PN Jakpus Hukum KPU Untuk Tunda Pemilu, Menko Polhukam Mahfud MD: Sensasi yang Berlebihan

Menko Polhukan, Mahfud MD  (do.RMOL)
Menko Polhukan, Mahfud MD (do.RMOL)

Putusan Pengadilan Negeri (PN) Jakarta Pusat (Jakpus) yang mengabulkan gugatan Partai Prima dan menghukum Komisi Pemilihan Umum (KPU) untuk menunda Pemilu dinilai hanya mengedepankan sensasi berlebihan.


Demikian disampaikan Menko Polhukam, Mahfud MD, dalam keterangannya, Jumat (3/3).

“PN Jakarta Pusat membuat sensasi yang berlebihan. Masak KPU divonis kalah atas gugatan sebuah partai dalam perkara perdata oleh pengadilan negeri?” katanya.

Mantan Ketua Mahkamah Konstitusi (MK) itu juga mengatakan, vonis PN Jakpus atas gugatan Partai Prima itu salah. Menurut dia logikanya sederhana, mudah dipatahkan, tapi vonis itu bisa memancing kontroversi yang bisa mengganggu konsentrasi.

“Kalau secara logika hukum, pastilah KPU yang menang. Mengapa? Karena PN tidak punya wewenang untuk membuat vonis itu,” tegasnya.

Sengketa terkait proses administrasi dan hasil Pemilu, urainya, diatur tersendiri secara hukum.

Kompetensi atas sengketa Pemilu bukan berada di pengadilan negeri. Sengketa sebelum pencoblosan, jika terkait proses administrasi, yang memutus harus Bawaslu. Tapi jika soal keputusan kepesertaan, paling jauh hanya bisa digugat ke PTUN.

Lagi pula, kata dia, Partai Prima sudah kalah sengketa di Bawaslu dan sudah kalah di PTUN.

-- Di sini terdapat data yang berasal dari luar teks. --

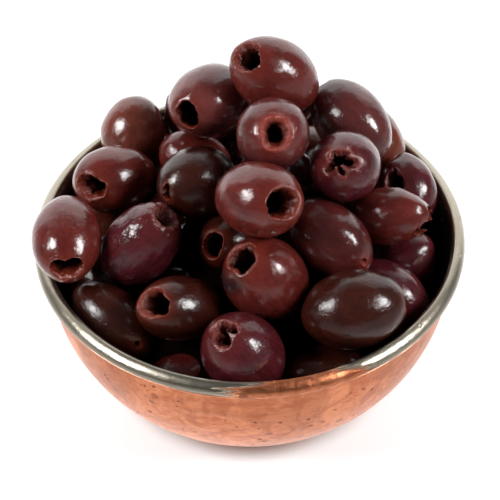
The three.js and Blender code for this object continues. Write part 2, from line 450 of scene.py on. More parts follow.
@dataclass(frozen=True)
class SpeckFinish:
    """Bits of wet flesh that catch the light."""

    light: Colour = srgb(112, 48, 38)
    deep: Colour = srgb(70, 26, 20)
    grains: Grain = Grain(900.0)
    roughness: float = 0.05
    grain_roughness: float = 0.1
    coat: float = 0.8
    coat_roughness: float = 0.04

    def material(self) -> bpy.types.Material:
        """The finish as a material.

        Returns:
            The material.
        """
        material, nodes, shader = new_material("wet_specks")
        grain = nodes.noise(nodes.place(), self.grains)
        nodes.feed(shader, {
            "Base Color": nodes.mix(grain.step(0.3, 0.7), self.deep, self.light),
            "Roughness": self.roughness + grain * self.grain_roughness,
            "Coat Weight": self.coat, "Coat Roughness": self.coat_roughness,
        })
        return material


@dataclass(frozen=True)
class MetalFinish:
    """Worn copper outside, rubbed tin on the lip and inside.

    It reads the attributes tin, worn, crease and ring, and darkens the crease under the lip as painted shade.
    Depths are in millimetres. Each mark is a brown spot's place and radius in metres.
    """

    bright: Colour = srgb(242, 157, 113)
    dull: Colour = srgb(204, 118, 80)
    patina: Colour = srgb(166, 96, 66)
    stain_and_shade: Colour = srgb(126, 68, 46)
    tin: Colour = srgb(178, 170, 154)
    grime: Colour = srgb(122, 110, 92)
    marks: tuple[tuple[float, float, float, float], ...] = ()
    mark_edges: Grain = Grain(600.0)
    mark_wobble: float = 0.8
    blotches: Grain = Grain(130.0, 6.0, 0.68, 1.2)
    clouds: Grain = Grain(36.0, 4.0, 0.65, 0.7)
    scratches: Grain = Grain(420.0, 3.0, 0.6)
    scratch_stretch: tuple[float, float, float] = (1.0, 1.0, 3.0)
    patch_cells: float = 130.0
    patch_places: Grain = Grain(33.0)
    pit_cells: float = 230.0
    pit_places: Grain = Grain(52.0)
    rubbing: Grain = Grain(0.8, 5.0, 0.65)
    weathering: float = 0.4
    patch_strength: float = 0.75
    pit_strength: float = 0.45
    bare_patina: float = 0.25
    grime_strength: float = 0.5
    roughness: float = 0.3
    blotch_roughness: float = 0.16
    pit_roughness: float = 0.25
    tin_smoothness: float = 0.11
    rubbed_roughness: float = 0.06
    scratch_depth: float = 0.08
    roll_depth: float = 0.06
    wave_depth: float = 0.8
    pit_depth: float = 0.3

    def material(self) -> bpy.types.Material:
        """The finish as a material.

        Returns:
            The material.
        """
        material, nodes, shader = new_material("copper_and_tin")
        place = nodes.place()
        ring = nodes.attribute("ring", "Vector").socket
        tin, worn, crease = (nodes.attribute(name) for name in ("tin", "worn", "crease"))
        blotch = nodes.noise(place, self.blotches)
        cloud = nodes.noise(place, self.clouds)
        grain = nodes.noise(nodes.stretched(place, self.scratch_stretch), self.scratches)
        patch = nodes.cells(place, self.patch_cells).step(0.22, 0.14)
        patch = patch * nodes.noise(place, self.patch_places).step(0.5, 0.58)
        pit = nodes.cells(place, self.pit_cells).step(0.17, 0.1)
        pit = pit * nodes.noise(place, self.pit_places).step(0.47, 0.52)
        wobble = nodes.noise(place, self.mark_edges) * self.mark_wobble
        for mark in self.marks:
            patch = patch + (nodes.distance(place, mark[:3]) / mark[3] + wobble).step(1.45, 1.15)
        patch = patch.step(0.0, 1.0)
        copper = nodes.mix((blotch * 0.8 + grain * 0.2).step(0.38, 0.62), self.dull, self.bright)
        weathered = nodes.mix(cloud.step(0.46, 0.64) * self.weathering, copper, self.patina)
        patched = nodes.mix(patch * self.patch_strength, weathered, self.patina)
        marked = nodes.mix(pit * self.pit_strength, patched, self.stain_and_shade)
        # painted shade: the copper darkens along the crease under the lip
        crease_shaded = nodes.mix(crease * (0.5 + blotch * 0.6), marked, self.stain_and_shade)
        rubbed = nodes.noise(ring, self.rubbing)
        bared = nodes.mix(tin * self.bare_patina, crease_shaded, self.patina)
        lining = nodes.mix(rubbed.step(0.4, 0.75) * self.grime_strength, self.tin, self.grime)
        bare = (worn + rubbed * 1.6 - 0.8).step(0.3, 0.7)
        cover = tin * (1.0 - bare)
        colour = nodes.mix(cover, bared, lining)
        rough = (self.roughness + blotch * self.blotch_roughness + pit * self.pit_roughness
                 - cover * self.tin_smoothness + cover * rubbed * self.rubbed_roughness)
        scratched = nodes.bump(grain, self.scratch_depth)
        rolled = nodes.bump(rubbed * tin, self.roll_depth, scratched)
        waved = nodes.bump((cloud + blotch * 0.3) * (1.0 - cover * 0.85), self.wave_depth, rolled)
        pitted = nodes.bump(1.0 - pit, self.pit_depth, waved)
        nodes.feed(shader, {"Base Color": colour, "Roughness": rough, "Normal": pitted, "Metallic": 1.0})
        return material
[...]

Karena itu cukup penyelesaian sengketa administrasi, jika terjadi sebelum pemungutan suara.

Jika terjadi sengketa setelah pemungutan suara atau sengketa hasil Pemilu, itu jadi kompetensi Mahkamah Konstitusi (MK).

“Itu pakemnya. Jadi tidak ada kompetensinya pengadilan umum itu. Perbuatan Melawan Hukum (PMH) secara perdata tak bisa dijadikan objek terhadap KPU dalam pelaksanaan Pemilu,” pungkasnya.